The issue, naturally, has always been about money. Mayor Dwight Jones ultimately tabled the ballpark proposal following a city-sponsored study of the development, which found, contrary to Highwoods Properties' promise, that the project would require significant financial support from the city.

The 2008 analysis by Davenport and Co., Chmura Economics and Analytics and Economics Research Associates concluded that the area harbored potential for 65,000 square feet of retail and $26.5 million in gross sales. That stood in contrast to Highwoods Properties' plan for 192,000 square feet of retail and $90 million in sales.

The latest study is under way, with the city awarding a $149,750 contract to Bay Area Economics, a real estate consulting company. That amount is almost $25,000 more than what City Council budgeted for it last year, $125,000. City spokeswoman Hawley says extra funding will draw from economic-development funds.

Consultant Gerner was part of a competing bid for the revitalization strategy, but he praises what he's seen of Bay Area Economics' work. “They're used to dealing with challenges,” he says. Hawley says the study should be complete in less than a year.

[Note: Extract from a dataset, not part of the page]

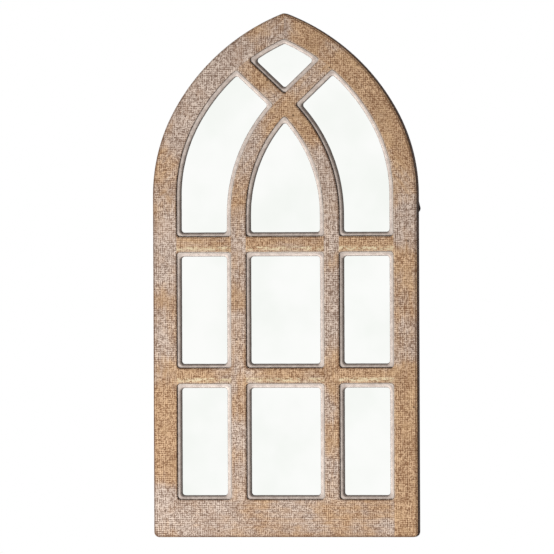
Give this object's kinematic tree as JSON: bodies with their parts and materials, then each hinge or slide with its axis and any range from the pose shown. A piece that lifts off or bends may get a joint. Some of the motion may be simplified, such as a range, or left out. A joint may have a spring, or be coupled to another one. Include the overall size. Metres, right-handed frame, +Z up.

Others say the current movement is a long time coming. With so many competing visions through the years, the feasibility study finally should help city planners carve out a strategy for the Bottom's future.

“I'm hoping that they will seek the input of the people that have been down here … who have been through the waves of plans,” says David Napier, owner of White House Catering and president of the Shockoe Bottom Neighborhood Association. “I think what we want to see is action.”